We locked in our mortgage interest rate at the end of July. That day, we got 4.75% and 4.8something % APR for a 30-year loan. We were unsure of what would happen with the government on the debt ceiling stuff and it seemed like it could go either way at that point. Perhaps rates would jump, perhaps they would drop further.
We weren’t presented with an option to “float” our rate and we didn’t ask about it.
A few weeks later, rates hit a historic low. Surprise!
I emailed our lender to ask if there was anything we could do to get a lower interest rate. She checked it out and came back with knocking .25% off. We were down to 4.5% with an APR of 4.559%.
I wasn’t expecting her to lower it just like that for free. But she did!
We even signed forms that said something to the effect of “Your rate will NEVER decrease unless you refinance.” So, ah, what just happened here?

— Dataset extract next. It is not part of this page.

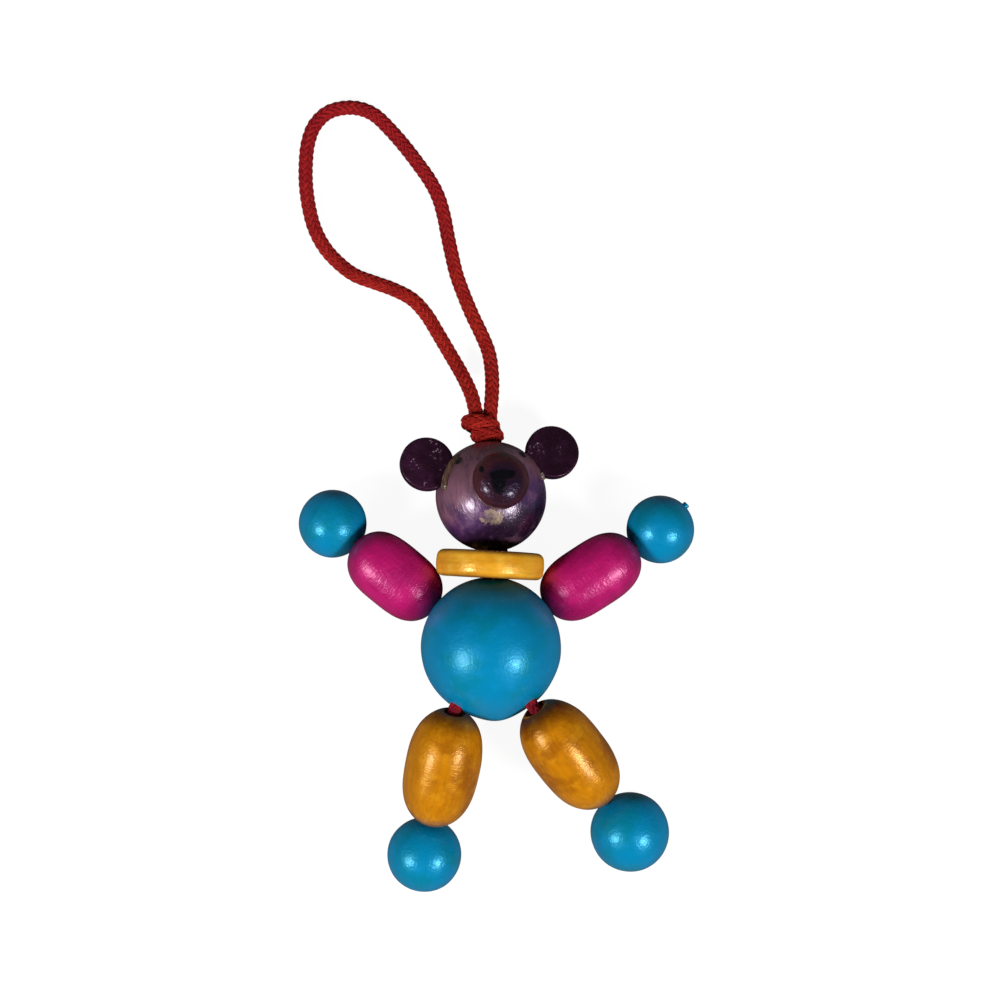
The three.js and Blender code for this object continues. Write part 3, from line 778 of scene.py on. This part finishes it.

I don’t really know. Maybe she figured we could just switch to another lender since there was still time to do so, and since we hadn’t actually paid any money to them yet nor signed anything that said we had to.
Lowering our rate by a quarter of a point will decrease our monthly mortgage payment by $20 and will save almost $8,000 in interest if we never made extra payments.
Also, you’ll note that we are indeed getting a 30-year loan instead of a 20 or 15. I know Dave Ramsey says to get a 15-year only.
We did wrestle with it a bit. After all, the rate for a 15-year loan is lower than the 30-year.
Still, going with a 15-year loan would increase our monthly obligation by about $300. We could do it. But we’ve never had a mortgage before and we wanted to have that extra buffer in case we needed it. And we want to increase our retirement and college savings contributions while we still have a lot of time on our side. We figured that extra $300/month could do a lot more for us in other places, especially with our low interest rate.
Because with our 4.5% rate, we are also getting that awesome federal tax credit of 20% back of our interest paid thanks to the Mortgage Credit Certificate. Plus if we itemize our taxes (maybe that will happen this year, but maybe not), we will also be able to take the standard mortgage deduction.
The Mortgage Credit Certificate will give us about $22k back on our taxes over the 30-year span. Less if we pay the mortgage off sooner, but that is a-ok.
We will probably put extra toward the mortgage to accelerate its payoff, since it is a guaranteed return but it’s also saving money on interest and will free up cash flow when it’s paid off. But we’ll probably take a more balanced approach, putting our surplus money toward general savings, college savings, and the house instead of targeting just one goal.